According to Dr. Greg Wolfus, the director and the driving force behind the Tufts at Tech Program, there was a growing need for medical care for animals and pets of less affluent area residents. While median household income in 2014 in Grafton was $73,141, during the same year the Worcester County median annual income was just $31,537, according to 2009-2013 American Community Survey 5-Year Estimates.
The program started for three reasons, according to Wolfus. One was that there needed to be veterinary care for the ever growing underserved community in the Worcester. Second, as veterinary medicine has become ever more specialized and expensive, routine animal care has become less easily available to the community. And third, after the new $90 million Technical High School had been built and nursing vocational training had been added to the curriculum, several members of that program started thinking about also providing veterinary care to the same community.
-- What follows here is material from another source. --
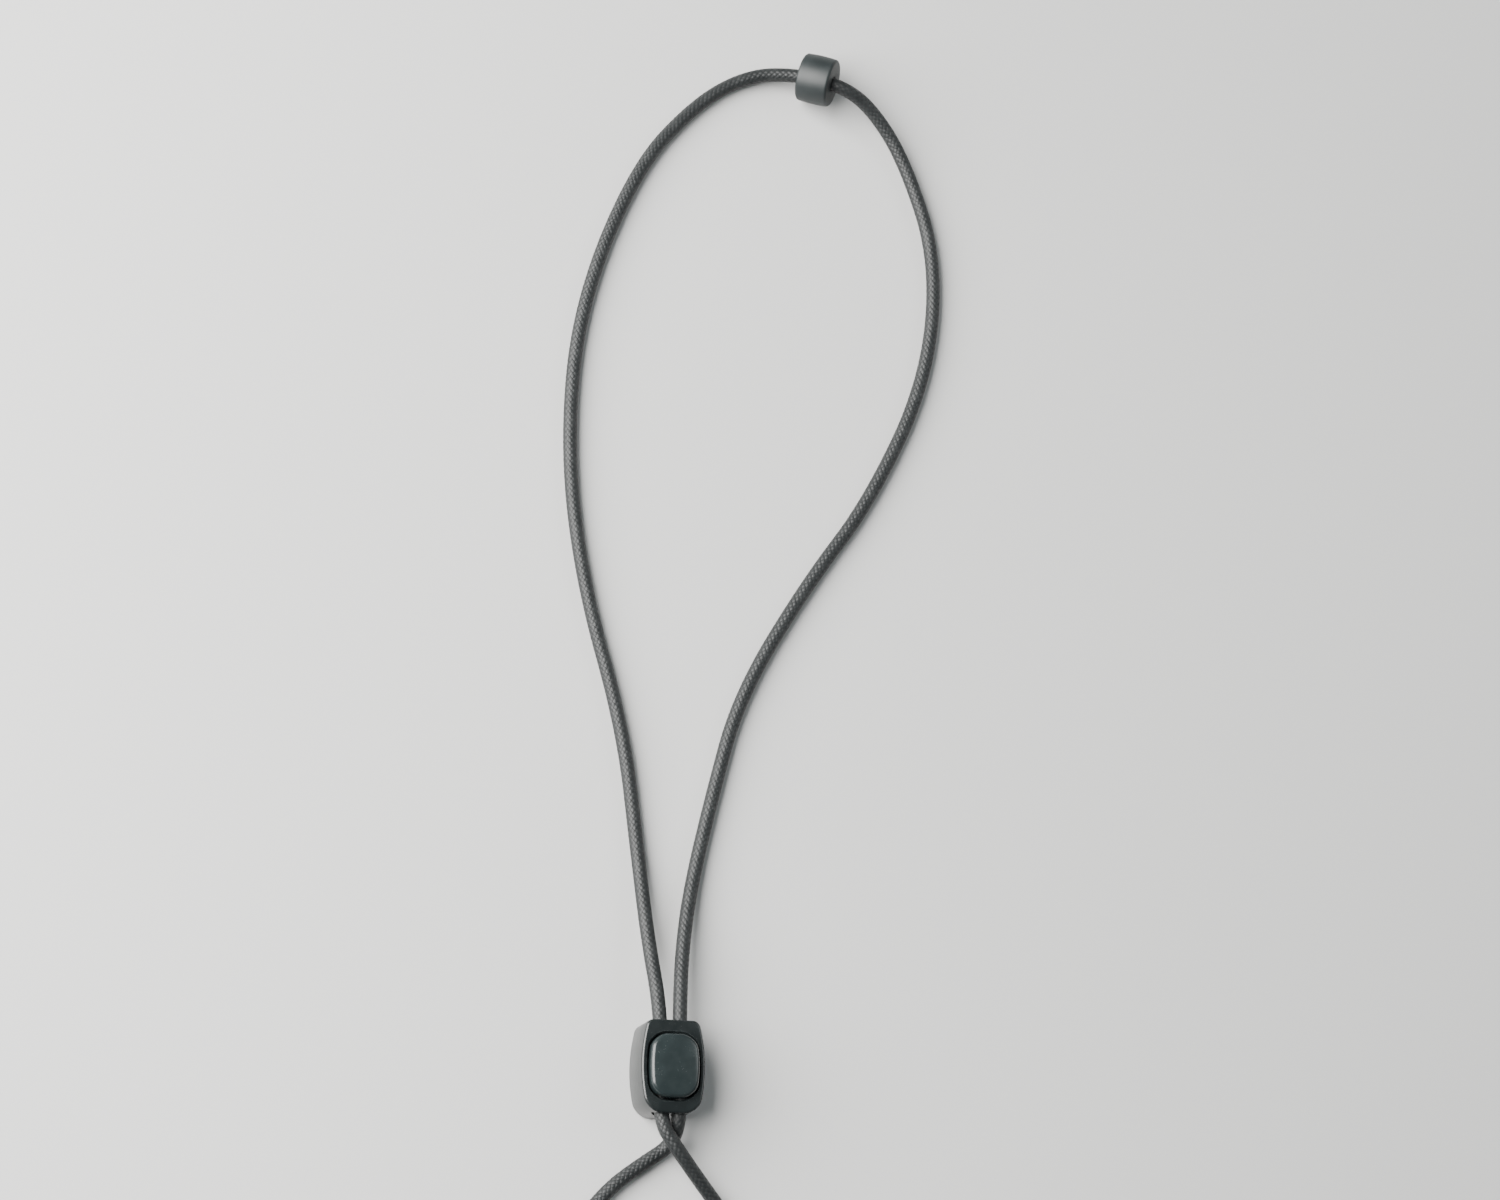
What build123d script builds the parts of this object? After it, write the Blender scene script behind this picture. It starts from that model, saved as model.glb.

Subsequently, veterinary doctoral students under the supervision of Tufts veterinary staff began working with animal owners in Worcester.
Per the school bulletin, “Tufts at Tech is the first and only veterinary teaching clinic of its type in the country. Tufts at Tech provides a teaching environment that empowers students to change the lives of their clients through treatment of their animals by providing high quality low-cost preventative and primary care that otherwise they could not afford.”
So successful has been the three-year-old program that it is the first such high school level program accredited by the American Veterinary Medical Association . In 2014, 12 of the 13 Worcester Technical High School graduates (92 percent) in this program passed the Veterinary Assistant examination, while the national pass rate is just 75 percent. Normally, the veterinary assistant program is a two-year junior college course. The program at Worcester Tech enrolls 13 students per class; 35-40 have so far graduated and some are on the way to becoming certified veterinary technicians or doctors of veterinary medicine (DVM).
On an average daily basis, the staff at the clinic at Worcester Tech involves Wolfus, an additional DVM, several volunteer DVMs, eight veterinary medical students, three staff members, and eight Worcester Tech High School students.
“I lived in California until I came east to go to Tufts Veterinary School,” Wolfus said. “After graduation from UC Berkeley, I earned my DVM at Tufts in 1998 and went right into private practice in Westborough, but kept a teaching tie with Tufts – I like to teach.”
That link to the local area and his enjoyment in teaching led to community veterinary clinic work, “a dream job,” according to Wolfus. He lives in Shrewsbury (because of the schools, he said) with his wife, two children, some chickens, dogs, cats, and one musk turtle.
The clinic’s growth has been dramatic. It now serves 400 animal patients a month and is maxed-out because of the physical limitations of the school building.
“When we started the clinic and veterinary assistant program, we had 14 students volunteering. This year we have 120 applicants for fourteen spaces in the class,” Wolfus noted.
Veterinary care is provided to clients in need who are subsidized through one or several programs, including food stamp, WICK, residence through the Worcester Housing Authority, or living with Worcester Technical High School students.